-- Begin Excerpted data --

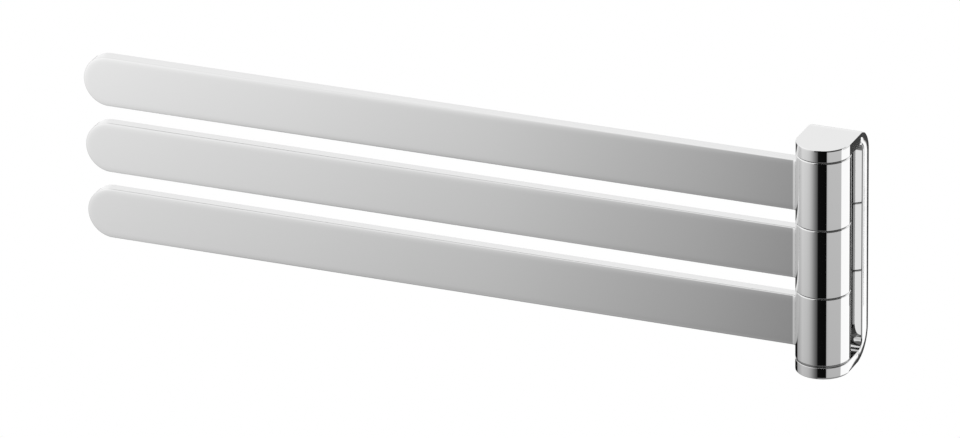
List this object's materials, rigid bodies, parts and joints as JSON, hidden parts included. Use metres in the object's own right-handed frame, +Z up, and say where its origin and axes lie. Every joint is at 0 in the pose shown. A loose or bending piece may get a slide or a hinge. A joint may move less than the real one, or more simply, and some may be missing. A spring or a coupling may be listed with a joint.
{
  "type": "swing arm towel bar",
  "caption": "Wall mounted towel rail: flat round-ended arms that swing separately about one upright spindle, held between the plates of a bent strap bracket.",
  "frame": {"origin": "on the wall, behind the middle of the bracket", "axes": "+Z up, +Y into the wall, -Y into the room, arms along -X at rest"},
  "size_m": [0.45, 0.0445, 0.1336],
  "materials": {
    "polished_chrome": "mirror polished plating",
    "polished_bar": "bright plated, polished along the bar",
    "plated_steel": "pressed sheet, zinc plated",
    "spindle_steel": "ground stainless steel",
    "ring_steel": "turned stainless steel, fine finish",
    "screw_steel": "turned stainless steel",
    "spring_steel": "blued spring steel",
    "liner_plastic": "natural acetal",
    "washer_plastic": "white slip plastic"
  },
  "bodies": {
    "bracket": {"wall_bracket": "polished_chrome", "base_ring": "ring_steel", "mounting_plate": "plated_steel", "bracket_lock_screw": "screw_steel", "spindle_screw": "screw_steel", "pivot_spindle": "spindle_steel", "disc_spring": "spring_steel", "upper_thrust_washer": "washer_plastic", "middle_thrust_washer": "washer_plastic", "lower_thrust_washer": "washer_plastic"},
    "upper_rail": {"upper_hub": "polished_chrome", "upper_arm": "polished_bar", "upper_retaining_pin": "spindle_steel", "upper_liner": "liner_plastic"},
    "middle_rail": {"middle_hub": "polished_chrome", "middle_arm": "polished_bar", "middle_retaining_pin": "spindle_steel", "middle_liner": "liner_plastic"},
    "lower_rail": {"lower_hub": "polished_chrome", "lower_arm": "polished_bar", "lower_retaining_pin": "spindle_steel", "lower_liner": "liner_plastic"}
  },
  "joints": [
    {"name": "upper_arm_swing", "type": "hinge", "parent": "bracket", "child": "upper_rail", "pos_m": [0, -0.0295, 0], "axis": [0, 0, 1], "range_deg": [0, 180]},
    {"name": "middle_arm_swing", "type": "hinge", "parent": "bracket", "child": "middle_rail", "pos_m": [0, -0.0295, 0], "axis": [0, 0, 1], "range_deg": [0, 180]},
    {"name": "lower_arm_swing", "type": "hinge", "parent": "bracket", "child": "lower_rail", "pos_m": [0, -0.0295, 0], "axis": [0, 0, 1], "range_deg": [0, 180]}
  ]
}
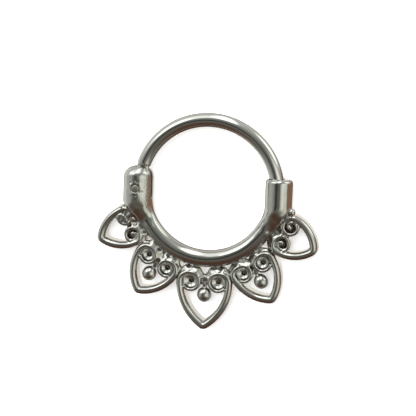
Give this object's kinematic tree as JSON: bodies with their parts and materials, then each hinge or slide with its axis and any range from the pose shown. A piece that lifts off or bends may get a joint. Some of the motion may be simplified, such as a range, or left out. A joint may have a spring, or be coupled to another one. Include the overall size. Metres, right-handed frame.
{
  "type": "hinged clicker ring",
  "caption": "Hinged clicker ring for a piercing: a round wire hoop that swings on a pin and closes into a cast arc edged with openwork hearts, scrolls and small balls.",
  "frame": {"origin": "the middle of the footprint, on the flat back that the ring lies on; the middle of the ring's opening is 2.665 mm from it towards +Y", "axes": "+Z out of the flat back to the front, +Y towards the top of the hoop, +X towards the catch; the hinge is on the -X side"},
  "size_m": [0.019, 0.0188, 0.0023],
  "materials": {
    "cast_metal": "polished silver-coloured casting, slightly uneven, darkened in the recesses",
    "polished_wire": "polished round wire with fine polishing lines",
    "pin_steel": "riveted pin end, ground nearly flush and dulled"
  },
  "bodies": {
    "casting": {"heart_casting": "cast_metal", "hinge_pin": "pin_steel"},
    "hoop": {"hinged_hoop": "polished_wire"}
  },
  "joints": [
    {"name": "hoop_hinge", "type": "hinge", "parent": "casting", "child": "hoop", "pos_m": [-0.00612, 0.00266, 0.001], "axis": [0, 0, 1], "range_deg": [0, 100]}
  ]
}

-- End Excerpted data --

* Work to do
Output the records verbatim, from the first line to the last.

* Answer for this exercise
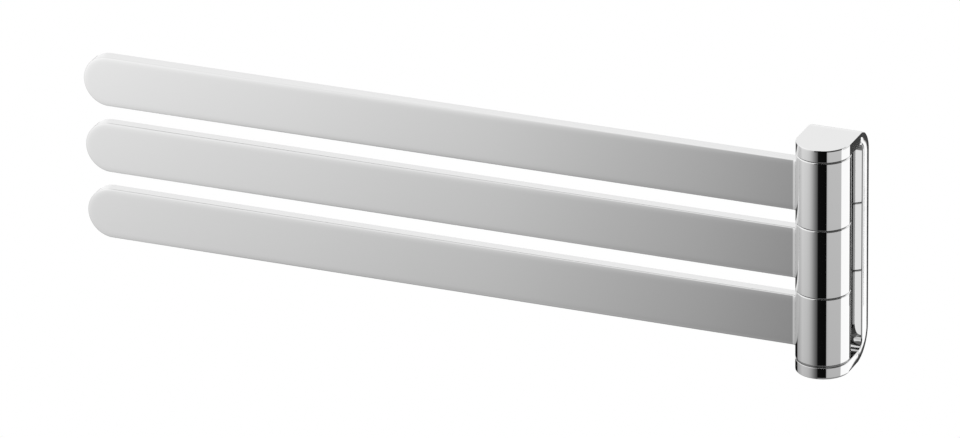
List this object's materials, rigid bodies, parts and joints as JSON, hidden parts included. Use metres in the object's own right-handed frame, +Z up, and say where its origin and axes lie. Every joint is at 0 in the pose shown. A loose or bending piece may get a slide or a hinge. A joint may move less than the real one, or more simply, and some may be missing. A spring or a coupling may be listed with a joint.
{
  "type": "swing arm towel bar",
  "caption": "Wall mounted towel rail: flat round-ended arms that swing separately about one upright spindle, held between the plates of a bent strap bracket.",
  "frame": {"origin": "on the wall, behind the middle of the bracket", "axes": "+Z up, +Y into the wall, -Y into the room, arms along -X at rest"},
  "size_m": [0.45, 0.0445, 0.1336],
  "materials": {
    "polished_chrome": "mirror polished plating",
    "polished_bar": "bright plated, polished along the bar",
    "plated_steel": "pressed sheet, zinc plated",
    "spindle_steel": "ground stainless steel",
    "ring_steel": "turned stainless steel, fine finish",
    "screw_steel": "turned stainless steel",
    "spring_steel": "blued spring steel",
    "liner_plastic": "natural acetal",
    "washer_plastic": "white slip plastic"
  },
  "bodies": {
    "bracket": {"wall_bracket": "polished_chrome", "base_ring": "ring_steel", "mounting_plate": "plated_steel", "bracket_lock_screw": "screw_steel", "spindle_screw": "screw_steel", "pivot_spindle": "spindle_steel", "disc_spring": "spring_steel", "upper_thrust_washer": "washer_plastic", "middle_thrust_washer": "washer_plastic", "lower_thrust_washer": "washer_plastic"},
    "upper_rail": {"upper_hub": "polished_chrome", "upper_arm": "polished_bar", "upper_retaining_pin": "spindle_steel", "upper_liner": "liner_plastic"},
    "middle_rail": {"middle_hub": "polished_chrome", "middle_arm": "polished_bar", "middle_retaining_pin": "spindle_steel", "middle_liner": "liner_plastic"},
    "lower_rail": {"lower_hub": "polished_chrome", "lower_arm": "polished_bar", "lower_retaining_pin": "spindle_steel", "lower_liner": "liner_plastic"}
  },
  "joints": [
    {"name": "upper_arm_swing", "type": "hinge", "parent": "bracket", "child": "upper_rail", "pos_m": [0, -0.0295, 0], "axis": [0, 0, 1], "range_deg": [0, 180]},
    {"name": "middle_arm_swing", "type": "hinge", "parent": "bracket", "child": "middle_rail", "pos_m": [0, -0.0295, 0], "axis": [0, 0, 1], "range_deg": [0, 180]},
    {"name": "lower_arm_swing", "type": "hinge", "parent": "bracket", "child": "lower_rail", "pos_m": [0, -0.0295, 0], "axis": [0, 0, 1], "range_deg": [0, 180]}
  ]
}
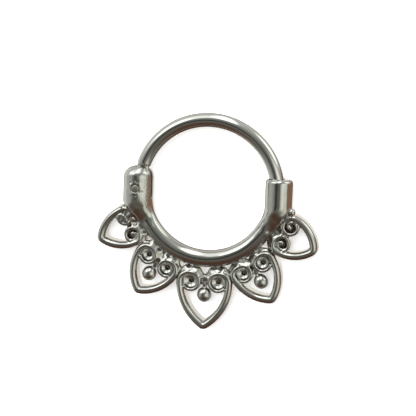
Give this object's kinematic tree as JSON: bodies with their parts and materials, then each hinge or slide with its axis and any range from the pose shown. A piece that lifts off or bends may get a joint. Some of the motion may be simplified, such as a range, or left out. A joint may have a spring, or be coupled to another one. Include the overall size. Metres, right-handed frame.
{
  "type": "hinged clicker ring",
  "caption": "Hinged clicker ring for a piercing: a round wire hoop that swings on a pin and closes into a cast arc edged with openwork hearts, scrolls and small balls.",
  "frame": {"origin": "the middle of the footprint, on the flat back that the ring lies on; the middle of the ring's opening is 2.665 mm from it towards +Y", "axes": "+Z out of the flat back to the front, +Y towards the top of the hoop, +X towards the catch; the hinge is on the -X side"},
  "size_m": [0.019, 0.0188, 0.0023],
  "materials": {
    "cast_metal": "polished silver-coloured casting, slightly uneven, darkened in the recesses",
    "polished_wire": "polished round wire with fine polishing lines",
    "pin_steel": "riveted pin end, ground nearly flush and dulled"
  },
  "bodies": {
    "casting": {"heart_casting": "cast_metal", "hinge_pin": "pin_steel"},
    "hoop": {"hinged_hoop": "polished_wire"}
  },
  "joints": [
    {"name": "hoop_hinge", "type": "hinge", "parent": "casting", "child": "hoop", "pos_m": [-0.00612, 0.00266, 0.001], "axis": [0, 0, 1], "range_deg": [0, 100]}
  ]
}